Monday, January 3, 2011

When and how did humans started cooking food?

Cooking has a a very long history among humans, and according to the latest study from George Washington University Neanderthals even cooked plants and vegetables and not only meat. The US researchers concluded this after finding grains of cooked plant material in Neanderthal's teeth.

Some researchers believe that it didn't take much time for our ancestors to realize that fire has more purposes than just heating and giving light. Once they discovered cooking they probably didn't give too much credit to the fact that cooking kills bacteria and other parasites on food, the fact that the cooked food was more tasty, not to mention more easily chewed should have been more than enough for them to embrace the art of cooking.

I personally believe that cooking was the result of accidentally dropping meat into the fire, and then learning "wow, this sure has a better taste", but science supports the theory that the origin of cooking is linked to selective pressure for enlarged brains among younger hominins, which basically means that cooking occurred only after our ancestors developed large enough brains.

Let's get back to Neanderthals.

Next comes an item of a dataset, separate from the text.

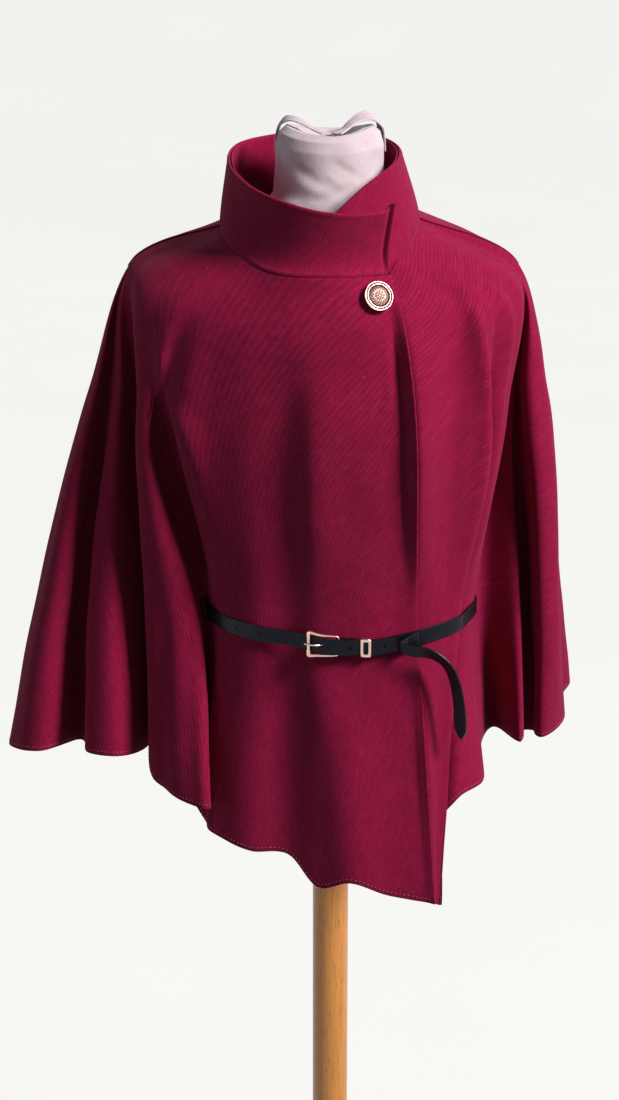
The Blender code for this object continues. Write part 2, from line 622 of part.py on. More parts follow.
def free_stations(middles):
    """Stations of an upright strap whose middle line follows given points. The outward side is on the
    right-hand side of its way."""
    middles = np.asarray(middles, float)
    along = unit(np.gradient(middles, axis=0))
    out = unit(np.cross(along, UP))
    return [(m - n * STRAP_THICK / 2, n, UP) for m, n in zip(middles, out)]


def run_point(run, place, out, lift=0.0):
    """A point in space by its place along the front, its distance off the cloth and its height on the belt."""
    plan, normal = run.at(place, out)
    return np.array((*plan, belt_height(plan[0]) + lift)), np.array((*normal, 0))


def make_belt(grid, lines, leather):
    """One strap: folded round the heel bar, right round the body inside the cape, and back through the buckle."""
    run = FrontRun(grid, lines)
    start, end = run.ends()
    stations, holes = [], []

    for place in (24 * MM, 18 * MM, 14 * MM, HEEL_PLACE + 1 * MM):     # the end that is folded back
        point, normal = run_point(run, place, STRAP_THICK)
        stations.append((point, -normal, UP))
    slot_start = 2
    centre, normal = run_point(run, HEEL_PLACE, HEEL_OUT)
    along = np.cross(UP, normal)
    for turn in (0, 35, 70, 110, 145, 180):
        a = math.radians(turn)
        away = -normal * math.cos(a) - along * math.sin(a)
        stations.append((centre + away * FOLD_RADIUS, away, UP))
    places = sorted({HEEL_PLACE + 1 * MM, 10 * MM, 14 * MM, 19 * MM, 24.5 * MM, 27 * MM, 38 * MM, 44 * MM,
                     50 * MM, *run.knots(52 * MM, end - 1 * MM), end})
    for place in places:
        if place <= 14 * MM:
            slot_end = len(stations)
        stations.append((*run_point(run, place, lower_strap(place)), UP))
    holes.extend(range(slot_start, slot_end))

    section = body_section(BELT_BACK_HEIGHT + STRAP_WIDTH / 2)
    back = []
    for angle in BELT_BACK_ANGLES:
        plan = section_point(angle, section, BELT_BACK_OUT)
        back.append((*plan, BELT_BACK_HEIGHT))
    way = [np.array(p) * MM for p in BELT_LEFT_WAY] + back + [np.array(p) * MM for p in BELT_RIGHT_WAY]
    stations.extend(free_stations(way))

    cuts = [(p - 1.4, p + 1.4) for p in HOLE_PLACES] + [PRONG_HOLE]
    marks = {start, -36 * MM, -28 * MM, -21 * MM, -4 * MM, 0.0, 4 * MM, 8 * MM, 24.5 * MM, 27 * MM,
             38 * MM, 44 * MM, TAIL_START}
    marks |= {edge * MM for cut in cuts for edge in cut}
    marks |= set(run.knots(start + 2 * MM, -38 * MM))
    for place in sorted(marks):
        if any(abs(place / MM - first) < 0.01 for first, _ in cuts):
            holes.append(len(stations))
        stations.append((*run_point(run, place, upper_strap(place)), UP))

    tail = np.array(TAIL_POINTS)
    middle = tail[:, :3] * MM
    along = unit(np.gradient(np.concatenate(([stations[-1][0]], middle)), axis=0))[1:]
    for point, way, row in zip(middle, along, tail):
        width = unit(row[3:6] - way * np.dot(row[3:6], way))
        stations.append((point, unit(np.cross(way, width)), width * row[6]))
    strap_wall("belt_strap", stations, leather, holes)
    return run


def make_buckle(run, metal):
    """A cast frame whose heel bar holds the strap, and a prong hooked on that bar."""
    half = STRAP_WIDTH / 2 + GAP
    route, radii = [], []
    for height, radius in (*BUCKLE_BAR, *((-h, r) for h, r in reversed(BUCKLE_BAR[:-1]))):
        route.append(run_point(run, OUTER_PLACE, OUTER_OUT, height * MM)[0])
        radii.append(radius * MM)
    for sign, order in ((-1, BUCKLE_ARMS), (1, BUCKLE_ARMS[::-1])):
        for place, out, beyond, radius in order:
            route.append(run_point(run, place * MM, out * MM, sign * (half + beyond * MM))[0])
            radii.append(radius * MM)
        if sign < 0:
            for height in (-half, 0, half):
                route.append(run_point(run, HEEL_PLACE, HEEL_OUT, height)[0])
                radii.append(HEEL_RADIUS)
    rod("buckle_frame", route, radii, metal, closed=True)

    hook = HEEL_RADIUS + PRONG_RADIUS + 2 * GAP
    centre, normal = run_point(run, HEEL_PLACE, HEEL_OUT)
    along = np.cross(UP, normal)
    route = []
    for turn in PRONG_TURNS:
        a = math.radians(turn)
        route.append(centre + (along * math.cos(a) + normal * math.sin(a)) * hook)
    for place, out in PRONG_WAY:
        route.append(run_point(run, place * MM, out * MM)[0])
    rod("buckle_prong", route, [PRONG_RADIUS] * (len(route) - 1) + [PRONG_RADIUS * PRONG_TIP_SHARE], metal)


def make_keeper(run, metal):
    """A loop round both straps, with a window in its face."""
    edge = KEEPER_WIDTH / 2
    places = [KEEPER_PLACE + k for k in (-edge, -edge + KEEPER_BAR, edge - KEEPER_BAR, edge)]
    inside = STRAP_WIDTH / 2 + GAP
    outside = inside + KEEPER_WALL
    window = inside - 1.6 * MM
    front = upper_strap(KEEPER_PLACE) + STRAP_THICK + GAP

    def corner(place, out, lift):
        low, high = KEEPER_SPAN
        share = (place - low) / (high - low)
        return run_point(run, low, out, lift)[0] * (1 - share) + run_point(run, high, out, lift)[0] * share

    shape = (((front + KEEPER_WALL, outside), (front, inside)), ((front + KEEPER_WALL, window), (front, window)),
             ((front + KEEPER_WALL, -window), (front, -window)), ((front + KEEPER_WALL, -outside), (front, -inside)),
             ((0, -outside), (KEEPER_WALL, -inside)), ((0, outside), (KEEPER_WALL, inside)))
    outer = [[corner(place, *far) for far, _ in shape] for place in places]
    inner = [[corner(place, *near) for _, near in shape] for place in places]
    wall("belt_keeper", np.array(outer), np.array(inner), metal, closed=True, holes={(1, 1)}, sharp=30)


def make_button(grid, normals, metal):
    """A stamped shank button: a stepped rim round a low dome, standing on its shank."""
    spot = np.array((BUTTON_PLACE[0], 0, BUTTON_PLACE[1])) * MM
    front = grid[:, :6 * STEPS]
    nearest = np.argmin(np.linalg.norm((front - spot)[..., [0, 2]], axis=-1))
    row, column = np.unravel_index(nearest, front.shape[:2])
    corner, normal = grid[row, column], normals[row, column]
    spot[1] = corner[1] - ((spot - corner)[0] * normal[0] + (spot - corner)[2] * normal[2]) / normal[1]
    foot = spot + normal * 2 * GAP
    turned("button", [(r * MM, h * MM) for r, h in BUTTON_PROFILE], metal, foot, normal)


def neck_surface(angle, p):
    """A point of the neck's cover: p runs from the middle of its top out over its rim and down its side."""
    table = np.array(BODY_SECTIONS, float)[::-1]
    row = [float(np.interp(p, range(len(table)), table[:, k])) for k in range(len(BODY_COLUMNS))]
    return form_point(angle, row)


def make_band(name, width, route, material):
    """A flat band of the cover's cloth that lies over the neck's top."""
    points, out = [], []
    for angle, p, lift in route:
        here = neck_surface(angle, p)
        around = neck_surface(angle + 2, p) - neck_surface(angle - 2, p)
        down = neck_surface(angle, p + 0.2) - neck_surface(angle, p - 0.2)
        normal = unit(np.cross(down, around))
        points.append(here + normal * lift * MM)
        out.append(normal)
    knots = chord_knots(np.array(points))
    places = np.linspace(0, knots[-1], 15)
    middle = spline(points, knots, places)
    normal = unit(spline(out, knots, places))
    side = unit(np.cross(normal, np.gradient(middle, axis=0)))
    shares = (-1, -0.4, 0.4, 1)
    crown = (0, 0.9 * MM, 0.9 * MM, 0)
    outer = np.array([middle + side * k * width / 2 + normal * (BAND_THICK + c) for k, c in zip(shares, crown)])
    inner = np.array([middle + side * k * width / 2 + normal * c for k, c in zip(shares, crown)])
    wall(name, outer, inner, material)


def make_form(cotton, beech):
    """A solid torso and neck in a cotton cover, on a pole that is let into the torso and the base."""
    turns = np.arange(ROUND_STEPS) * 360 / ROUND_STEPS
    socket = POLE_RADIUS + GAP
    circle = [(socket * math.sin(math.radians(a)), -socket * math.cos(math.radians(a))) for a in turns]
    sections = [[np.array((0, 0, TORSO_BOTTOM + SOCKET_DEPTH))],
                [np.array((*p, TORSO_BOTTOM + SOCKET_DEPTH)) for p in circle],
                [np.array((*p, TORSO_BOTTOM)) for p in circle]]
    for row in BODY_SECTIONS:
        sections.append([form_point(a, row) for a in turns])
    sections.append([np.array((BODY_SECTIONS[-1][1] * MM, 0, NECK_TOP))])
    rings("form_body", sections, cotton)
    for name, width, route in BANDS:
        make_band(name, width * MM, route, cotton)
    top = TORSO_BOTTOM + SOCKET_DEPTH - GAP
    turned("stand_pole", [(0, POLE_FOOT), (POLE_RADIUS, POLE_FOOT), (POLE_RADIUS, top), (0, top)], beech)
    profile = [(r * MM, h * MM) for r, h in BASE_PROFILE]
    profile += [(socket, profile[-1][1]), (socket, POLE_FOOT - GAP), (0, POLE_FOOT - GAP)]
    turned("stand_base", profile, beech)


def main():
    clear_scene()
    wool = finish("wool_twill", (0.17, 0.01, 0.05), 0.9)
    leather = finish("black_leather", (0.01, 0.01, 0.012), 0.35)
    metal = finish("rose_gold_zinc", (0.86, 0.55, 0.44), 0.25, 1.0)
    cotton = finish("cotton_jersey", (0.78, 0.74, 0.72), 0.85)
    beech = finish("beech", (0.56, 0.28, 0.10), 0.5)
    grid, normals, lines = make_cape(wool)
    make_collar(wool)
    run = make_belt(grid, lines, leather)
    make_buckle(run, metal)
    make_keeper(run, metal)
    make_button(grid, normals, metal)
    make_form(cotton, beech)


main()
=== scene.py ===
"""The finish of every surface of a belted wool cape on its dress form."""
import math

import bmesh
import bpy
import numpy as np
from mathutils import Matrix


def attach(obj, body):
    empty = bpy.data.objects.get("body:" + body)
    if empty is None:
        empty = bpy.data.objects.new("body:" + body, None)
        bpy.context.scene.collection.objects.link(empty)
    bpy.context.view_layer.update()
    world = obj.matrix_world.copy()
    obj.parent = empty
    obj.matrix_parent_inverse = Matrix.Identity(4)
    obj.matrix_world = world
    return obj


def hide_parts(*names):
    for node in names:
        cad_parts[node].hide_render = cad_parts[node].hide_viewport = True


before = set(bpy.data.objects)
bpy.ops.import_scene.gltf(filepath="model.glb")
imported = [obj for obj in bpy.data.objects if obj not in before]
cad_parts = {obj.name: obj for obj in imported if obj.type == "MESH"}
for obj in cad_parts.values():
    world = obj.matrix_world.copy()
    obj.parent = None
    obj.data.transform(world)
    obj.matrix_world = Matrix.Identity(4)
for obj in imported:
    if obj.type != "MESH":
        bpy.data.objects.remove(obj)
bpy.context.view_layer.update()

# The room: a pale floor that sweeps up all round into a plain wall. A wide soft lamp stands at the viewer's
# right like a window, a small one fills from the left, and one behind lights the shoulders.
ROOM_RADIUS, ROOM_BEND, ROOM_HEIGHT = 9.0, 1.6, 9.0
FLOOR_MIDDLE = 1.2
ROOM_STEPS, BEND_STEPS = 72, 12
WALL_GLOW = 0.955
ROLLER_MARKS = 30          # to the metre
AIR_GLOW = 0.10            # light from all round, beside the lamps
LAMPS = (                  # name, place, aimed at, width, watts, colour
    ("window", (2.2, -1.4, 3.2), (0.0, 0.0, 1.1), 0.9, 178, "#FFF4F3"),
    ("fill", (-2.4, -1.6, 1.5), (0.0, 0.0, 1.1), 1.8, 9, "#F2F4FF"),
    ("back", (0.4, 2.4, 2.8), (0.0, 0.0, 1.2), 1.6, 14, "#FFFFFF"),
)
CAMERA_PLACE = (-0.022, -2.1, 1.66)
CAMERA_DOWN = 17.0         # degrees below level
CAMERA_LENS, CAMERA_FILM = 71.87, 36


def linear(hex_colour, alpha=1.0):
    """An sRGB hex colour as linear light."""
    parts = [int(hex_colour[i:i + 2], 16) / 255 for i in (1, 3, 5)]
    return (*[p / 12.92 if p <= 0.04045 else ((p + 0.055) / 1.055) ** 2.4 for p in parts], alpha)


def feed(item, inputs):
    """Sets the inputs of a shader node to plain values, or links them to (node, output)."""
    for name, value in inputs.items():
        if isinstance(value, tuple) and isinstance(value[0], bpy.types.Node):
            item.id_data.links.new(value[0].outputs[value[1]], item.inputs[name])
        else:
            item.inputs[name].default_value = value


def add(material, kind, inputs=None, **properties):
    """Adds a shader node with its properties and inputs."""
    item = material.node_tree.nodes.new("ShaderNode" + kind)
    for name, value in properties.items():
        setattr(item, name, value)
    feed(item, inputs or {})
    return item


def blank(name):
    """A material with its Principled shader, and that shader's node."""
    material = bpy.data.materials.new(name)
    material.use_nodes = True
    return material, material.node_tree.nodes["Principled BSDF"]


def mesh_piece(name, points, faces, material):
    """A smooth-shaded mesh object from points in metres."""
    mesh = bpy.data.meshes.new(name)
    mesh.from_pydata(np.asarray(points, float).tolist(), [], [tuple(map(int, f)) for f in faces])
    mesh.materials.append(material)
    mesh.shade_smooth()
    item = bpy.data.objects.new(name, mesh)
    bpy.context.scene.collection.objects.link(item)
    return item


def tube_faces(rings, around, first=0, lids=True):
    """Faces of a tube whose points lie in rings, with or without a lid at each end."""
    faces = []
    for k in range(first, first + (rings - 1) * around, around):
        for i in range(around):
            j = (i + 1) % around
            faces.append((k + i, k + j, k + around + j, k + around + i))
    if lids:
        faces.append(tuple(range(first, first + around))[::-1])
        faces.append(tuple(range(first + (rings - 1) * around, first + rings * around)))
    return faces


def turned(profile, steps):
    """Points and faces of a form turned round Z, from its profile of radius and height."""
    around = np.arange(steps) * 2 * math.pi / steps
    points = [(r * math.cos(a), r * math.sin(a), h) for r, h in profile for a in around]
    return points, tube_faces(len(profile), steps, lids=False)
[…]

If the latest study is true then this means that Neanderthal's diet was not only focused on meat, and that they were more than just a plain simple meat-eaters.

However, this latest study is in contradiction with chemical analysis of their bones which suggests they ate little or no vegetables.

The lead author of this new study, Professor Alison Brooks, from George Washington University believes that chemical results were measuring proteins levels, which the researchers assumed came from meat but it's also possible that some of the protein in their diet was coming from plants.